[Start]

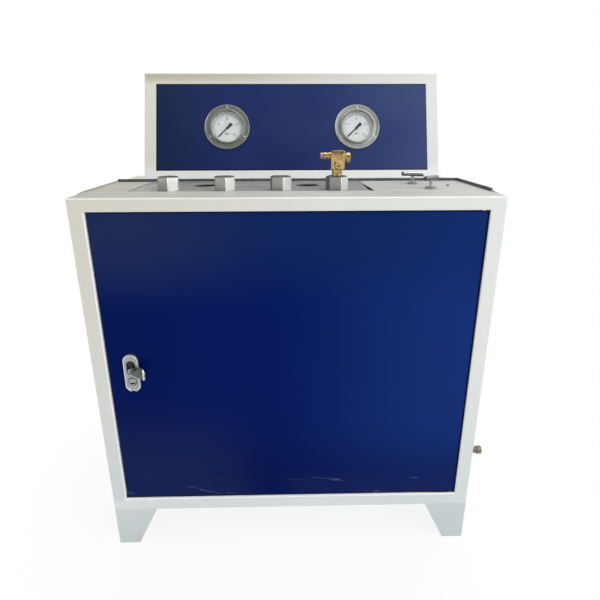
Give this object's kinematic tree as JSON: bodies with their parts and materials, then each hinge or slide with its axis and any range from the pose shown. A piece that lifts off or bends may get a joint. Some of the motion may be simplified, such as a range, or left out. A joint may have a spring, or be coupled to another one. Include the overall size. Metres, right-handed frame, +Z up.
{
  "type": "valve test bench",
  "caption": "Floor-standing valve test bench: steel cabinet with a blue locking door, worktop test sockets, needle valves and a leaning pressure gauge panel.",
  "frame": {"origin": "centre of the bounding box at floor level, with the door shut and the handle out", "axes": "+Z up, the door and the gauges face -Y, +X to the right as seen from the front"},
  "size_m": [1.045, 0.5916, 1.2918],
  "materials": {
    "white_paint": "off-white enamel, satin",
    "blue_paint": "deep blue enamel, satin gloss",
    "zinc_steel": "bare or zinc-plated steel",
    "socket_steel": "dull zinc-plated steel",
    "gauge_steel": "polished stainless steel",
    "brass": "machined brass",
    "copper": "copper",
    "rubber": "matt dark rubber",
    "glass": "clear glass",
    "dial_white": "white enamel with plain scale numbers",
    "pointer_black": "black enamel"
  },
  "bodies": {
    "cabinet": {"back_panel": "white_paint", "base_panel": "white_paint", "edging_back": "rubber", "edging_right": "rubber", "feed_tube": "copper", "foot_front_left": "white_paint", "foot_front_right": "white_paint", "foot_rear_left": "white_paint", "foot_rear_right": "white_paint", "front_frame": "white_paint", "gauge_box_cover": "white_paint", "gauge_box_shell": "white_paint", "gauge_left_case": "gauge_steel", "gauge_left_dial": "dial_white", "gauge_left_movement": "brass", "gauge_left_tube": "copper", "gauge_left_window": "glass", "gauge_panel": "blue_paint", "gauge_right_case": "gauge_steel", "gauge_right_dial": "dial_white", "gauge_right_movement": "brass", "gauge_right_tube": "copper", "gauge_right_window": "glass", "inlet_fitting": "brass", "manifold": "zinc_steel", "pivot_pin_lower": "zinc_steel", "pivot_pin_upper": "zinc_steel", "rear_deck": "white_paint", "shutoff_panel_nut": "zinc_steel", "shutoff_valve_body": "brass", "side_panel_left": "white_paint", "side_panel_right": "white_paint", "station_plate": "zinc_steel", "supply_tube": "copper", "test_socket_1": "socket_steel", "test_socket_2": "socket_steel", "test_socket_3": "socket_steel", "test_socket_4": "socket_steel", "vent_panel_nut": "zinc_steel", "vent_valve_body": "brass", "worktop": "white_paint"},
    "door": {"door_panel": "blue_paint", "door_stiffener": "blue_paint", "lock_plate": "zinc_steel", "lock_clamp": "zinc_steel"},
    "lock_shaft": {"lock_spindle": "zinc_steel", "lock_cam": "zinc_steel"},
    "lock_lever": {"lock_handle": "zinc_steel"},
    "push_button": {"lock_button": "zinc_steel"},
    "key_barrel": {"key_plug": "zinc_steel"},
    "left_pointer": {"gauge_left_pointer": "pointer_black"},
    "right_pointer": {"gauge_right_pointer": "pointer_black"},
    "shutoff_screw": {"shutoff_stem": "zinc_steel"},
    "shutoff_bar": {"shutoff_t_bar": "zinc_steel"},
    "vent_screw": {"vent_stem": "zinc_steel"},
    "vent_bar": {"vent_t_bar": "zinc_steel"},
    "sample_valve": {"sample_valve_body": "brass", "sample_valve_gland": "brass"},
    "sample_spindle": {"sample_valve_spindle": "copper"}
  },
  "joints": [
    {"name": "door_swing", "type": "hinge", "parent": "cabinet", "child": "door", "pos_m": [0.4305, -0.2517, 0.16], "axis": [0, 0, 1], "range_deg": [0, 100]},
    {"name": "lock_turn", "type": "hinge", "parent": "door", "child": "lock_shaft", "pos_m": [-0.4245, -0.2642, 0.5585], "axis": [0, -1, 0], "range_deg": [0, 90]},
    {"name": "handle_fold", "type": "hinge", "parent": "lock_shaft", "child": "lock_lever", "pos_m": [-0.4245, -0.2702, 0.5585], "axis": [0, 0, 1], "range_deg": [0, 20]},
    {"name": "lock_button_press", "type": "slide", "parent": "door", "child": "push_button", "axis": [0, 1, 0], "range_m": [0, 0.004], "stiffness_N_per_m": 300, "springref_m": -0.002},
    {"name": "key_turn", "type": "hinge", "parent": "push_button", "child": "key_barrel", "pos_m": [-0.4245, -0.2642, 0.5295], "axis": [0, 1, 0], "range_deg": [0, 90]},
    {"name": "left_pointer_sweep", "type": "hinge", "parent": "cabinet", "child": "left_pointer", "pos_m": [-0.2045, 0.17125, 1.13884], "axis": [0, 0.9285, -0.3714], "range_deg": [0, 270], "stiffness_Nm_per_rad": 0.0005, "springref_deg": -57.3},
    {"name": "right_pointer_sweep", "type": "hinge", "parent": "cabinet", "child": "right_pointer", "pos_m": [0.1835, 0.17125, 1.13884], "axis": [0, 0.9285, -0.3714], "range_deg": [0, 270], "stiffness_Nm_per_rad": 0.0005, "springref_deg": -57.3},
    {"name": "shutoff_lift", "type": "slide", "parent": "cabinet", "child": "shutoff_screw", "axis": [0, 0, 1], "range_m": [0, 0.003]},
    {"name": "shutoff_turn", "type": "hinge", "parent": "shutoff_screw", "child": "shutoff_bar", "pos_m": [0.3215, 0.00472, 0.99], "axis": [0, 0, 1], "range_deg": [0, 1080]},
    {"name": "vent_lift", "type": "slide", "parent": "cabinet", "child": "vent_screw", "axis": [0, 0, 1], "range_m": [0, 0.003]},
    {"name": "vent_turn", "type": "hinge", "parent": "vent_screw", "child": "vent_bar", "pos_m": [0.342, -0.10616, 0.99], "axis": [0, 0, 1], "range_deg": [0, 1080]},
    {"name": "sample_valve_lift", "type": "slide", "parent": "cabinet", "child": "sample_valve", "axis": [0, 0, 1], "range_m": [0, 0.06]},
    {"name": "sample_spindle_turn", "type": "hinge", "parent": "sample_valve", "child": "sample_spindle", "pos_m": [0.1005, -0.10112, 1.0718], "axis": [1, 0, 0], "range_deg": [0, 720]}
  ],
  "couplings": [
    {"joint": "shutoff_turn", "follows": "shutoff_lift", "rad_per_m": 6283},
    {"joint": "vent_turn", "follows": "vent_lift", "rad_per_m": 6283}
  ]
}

[End]

- _REQUIREMENT_: Select and copy every line of the material that holds the string "materials".

- _WRITTEN SOLUTION_:
Give this object's kinematic tree as JSON: bodies with their parts and materials, then each hinge or slide with its axis and any range from the pose shown. A piece that lifts off or bends may get a joint. Some of the motion may be simplified, such as a range, or left out. A joint may have a spring, or be coupled to another one. Include the overall size. Metres, right-handed frame, +Z up.
  "materials": {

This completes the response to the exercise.